In many instances teachers are not allowed to fail students; in some district schools a student who does absolutely no work for a quarter receives a 50% grade thus assuring that there is no semester failure. Even the issuance of a D grade is frowned upon by administrators; every student must be successful in today's educational environment. Every student must be deemed a success.
John F. Kennedy must be rolling in his grave, for years now. Back in the 60's Prez. Kennedy had an exercise program created for kids from elementary thru high school age. This helped their coordination develope along with their bodies as they grew up. A sound mind is a sound body. It's no wonder that alot of our children are suffering from obesity. Bookwork alone will not the child make.
What the NCLB has failed to do is give teachers the authority to fail students who do not meet minimal course requirements like homework, special projects, unit and semester exams. Placating parents and students with super inflated grades does not improve education, it only has degraded it. Instead it is the teacher who is at fault if the lowest achiever fails to meet minimal standards; the blame falls further upon the entire school, department or subject area if too many low achievers fail to meet the minimum; again, the minimum expectation becomes the maximum.
The grade for any specific course should be determined by one absolute and that is the final grade on an end of course achievement test whether designed by state, district or individual teacher. Whatever the grade the student earns on the final year end test is the course grade for that subject for the year. The pressure will be on students and their parents to prepare continually throughout the year for the final exam; homework ,unit and quarter exams becomes a continual measure of student mastery and make-up work is not the issue for the final grade.

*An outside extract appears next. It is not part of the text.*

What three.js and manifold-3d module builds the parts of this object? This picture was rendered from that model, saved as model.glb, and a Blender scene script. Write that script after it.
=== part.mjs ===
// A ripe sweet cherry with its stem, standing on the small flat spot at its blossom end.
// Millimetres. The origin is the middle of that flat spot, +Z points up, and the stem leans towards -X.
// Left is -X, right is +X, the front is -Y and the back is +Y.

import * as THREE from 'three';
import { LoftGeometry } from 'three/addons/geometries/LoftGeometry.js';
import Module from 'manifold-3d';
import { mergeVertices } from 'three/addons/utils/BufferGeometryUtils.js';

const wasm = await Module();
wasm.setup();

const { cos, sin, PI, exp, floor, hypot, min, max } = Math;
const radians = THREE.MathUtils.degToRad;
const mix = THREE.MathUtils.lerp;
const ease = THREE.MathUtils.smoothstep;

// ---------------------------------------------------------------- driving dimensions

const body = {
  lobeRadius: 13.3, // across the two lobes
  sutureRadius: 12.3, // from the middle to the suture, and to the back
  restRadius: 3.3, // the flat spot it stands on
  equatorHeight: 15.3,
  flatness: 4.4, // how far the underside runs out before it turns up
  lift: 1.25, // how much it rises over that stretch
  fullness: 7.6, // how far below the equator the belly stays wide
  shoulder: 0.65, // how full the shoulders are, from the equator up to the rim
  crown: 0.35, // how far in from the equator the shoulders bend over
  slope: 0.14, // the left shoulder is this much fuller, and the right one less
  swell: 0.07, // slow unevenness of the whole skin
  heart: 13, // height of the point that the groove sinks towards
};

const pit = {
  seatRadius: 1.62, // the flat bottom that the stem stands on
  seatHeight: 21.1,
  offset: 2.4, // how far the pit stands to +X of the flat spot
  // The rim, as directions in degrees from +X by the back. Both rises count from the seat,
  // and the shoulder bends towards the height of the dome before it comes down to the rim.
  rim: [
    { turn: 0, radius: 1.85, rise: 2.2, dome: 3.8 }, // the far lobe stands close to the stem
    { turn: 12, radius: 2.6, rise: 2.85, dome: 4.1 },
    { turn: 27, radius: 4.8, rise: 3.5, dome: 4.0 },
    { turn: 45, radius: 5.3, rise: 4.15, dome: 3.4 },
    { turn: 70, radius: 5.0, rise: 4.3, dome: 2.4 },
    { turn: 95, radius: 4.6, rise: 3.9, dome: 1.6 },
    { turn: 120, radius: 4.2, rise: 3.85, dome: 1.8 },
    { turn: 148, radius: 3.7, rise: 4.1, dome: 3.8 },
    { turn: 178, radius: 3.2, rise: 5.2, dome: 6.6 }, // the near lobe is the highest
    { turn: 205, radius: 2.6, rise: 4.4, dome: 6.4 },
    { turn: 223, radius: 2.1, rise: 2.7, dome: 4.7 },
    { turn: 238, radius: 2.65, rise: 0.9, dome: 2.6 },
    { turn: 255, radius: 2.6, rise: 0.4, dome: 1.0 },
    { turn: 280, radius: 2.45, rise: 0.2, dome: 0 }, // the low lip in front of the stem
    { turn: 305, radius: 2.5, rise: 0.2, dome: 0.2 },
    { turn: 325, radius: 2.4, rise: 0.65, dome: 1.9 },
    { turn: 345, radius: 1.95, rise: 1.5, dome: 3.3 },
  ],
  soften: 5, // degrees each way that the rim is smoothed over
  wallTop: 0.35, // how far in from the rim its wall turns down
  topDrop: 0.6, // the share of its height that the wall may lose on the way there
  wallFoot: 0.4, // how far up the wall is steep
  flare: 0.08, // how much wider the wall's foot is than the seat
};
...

Do not worry. Democrats plan to have 4 year olds in schools soon. Pre school and Head Start is not enough. They want pre school to be in regular schools with union teachers helping prepare our young for "their" future. Just get them away from the parents early enough and we teach them what they need to know.
Democrats will not be happy until 6 month olds are in school.

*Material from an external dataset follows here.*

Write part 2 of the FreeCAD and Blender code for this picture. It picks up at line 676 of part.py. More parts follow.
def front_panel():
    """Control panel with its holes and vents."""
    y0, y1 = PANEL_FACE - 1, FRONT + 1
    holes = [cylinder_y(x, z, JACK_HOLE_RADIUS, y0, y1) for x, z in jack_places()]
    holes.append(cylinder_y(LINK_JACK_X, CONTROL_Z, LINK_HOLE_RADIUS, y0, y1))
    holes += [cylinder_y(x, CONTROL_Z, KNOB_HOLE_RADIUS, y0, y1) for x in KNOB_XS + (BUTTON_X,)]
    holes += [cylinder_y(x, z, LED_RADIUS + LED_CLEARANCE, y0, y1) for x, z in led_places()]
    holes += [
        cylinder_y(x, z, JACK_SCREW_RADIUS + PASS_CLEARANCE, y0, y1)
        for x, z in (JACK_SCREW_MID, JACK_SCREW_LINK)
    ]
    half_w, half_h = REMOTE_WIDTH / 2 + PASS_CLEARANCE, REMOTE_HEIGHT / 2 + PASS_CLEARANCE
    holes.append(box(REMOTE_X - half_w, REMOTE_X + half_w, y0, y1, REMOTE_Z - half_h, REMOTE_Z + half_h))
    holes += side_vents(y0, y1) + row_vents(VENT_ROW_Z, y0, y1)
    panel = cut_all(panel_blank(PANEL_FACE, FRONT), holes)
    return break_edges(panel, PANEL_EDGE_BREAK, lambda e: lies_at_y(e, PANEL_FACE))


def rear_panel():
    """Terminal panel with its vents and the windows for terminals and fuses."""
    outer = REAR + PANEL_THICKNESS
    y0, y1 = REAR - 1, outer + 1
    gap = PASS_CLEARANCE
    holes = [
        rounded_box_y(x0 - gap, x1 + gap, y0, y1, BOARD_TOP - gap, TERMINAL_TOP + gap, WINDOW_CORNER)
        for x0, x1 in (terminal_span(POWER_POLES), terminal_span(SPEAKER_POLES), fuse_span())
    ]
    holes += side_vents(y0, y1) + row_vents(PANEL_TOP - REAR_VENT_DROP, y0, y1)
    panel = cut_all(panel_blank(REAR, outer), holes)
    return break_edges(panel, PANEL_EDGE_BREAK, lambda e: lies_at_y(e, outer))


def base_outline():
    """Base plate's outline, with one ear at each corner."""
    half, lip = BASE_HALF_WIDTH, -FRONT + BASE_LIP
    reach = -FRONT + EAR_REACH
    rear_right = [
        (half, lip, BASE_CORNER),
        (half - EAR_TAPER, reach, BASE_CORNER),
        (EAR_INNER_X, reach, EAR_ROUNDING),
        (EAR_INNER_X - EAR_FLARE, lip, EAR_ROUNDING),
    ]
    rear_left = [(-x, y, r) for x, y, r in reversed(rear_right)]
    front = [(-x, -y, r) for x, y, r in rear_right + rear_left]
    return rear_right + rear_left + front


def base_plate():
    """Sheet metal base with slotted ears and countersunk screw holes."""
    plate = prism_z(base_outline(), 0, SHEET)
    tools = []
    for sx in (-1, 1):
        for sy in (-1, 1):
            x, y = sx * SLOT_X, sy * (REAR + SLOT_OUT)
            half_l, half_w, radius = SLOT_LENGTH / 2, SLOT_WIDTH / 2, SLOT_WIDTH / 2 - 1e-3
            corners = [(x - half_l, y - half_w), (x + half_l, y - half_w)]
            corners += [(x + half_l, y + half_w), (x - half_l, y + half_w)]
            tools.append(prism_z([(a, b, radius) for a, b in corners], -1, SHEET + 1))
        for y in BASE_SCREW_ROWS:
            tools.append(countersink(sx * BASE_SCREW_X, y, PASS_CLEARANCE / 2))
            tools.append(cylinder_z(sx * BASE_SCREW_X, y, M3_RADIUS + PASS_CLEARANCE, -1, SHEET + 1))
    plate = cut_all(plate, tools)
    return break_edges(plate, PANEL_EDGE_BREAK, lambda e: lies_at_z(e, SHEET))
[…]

Just a FYI, the primary co-sponsor of No Child Left Behind is Ted Kenney.
People, this is what happens when local control is shifted to a remote, completely out-of-touch, increasingly irrelevant but increasingly powerful centralized government -- the kind of government the federal Constitution forbids.
Schools should be locally established to serve local needs. Yes, there needs to be some standards to be met. Oregon's failed educational experiment of replacing diplomas with "certificates of mastery" comes to mind. The result was high school grads could not get into out of state universities. But inner city urban schools have much different needs than their rural counterparts.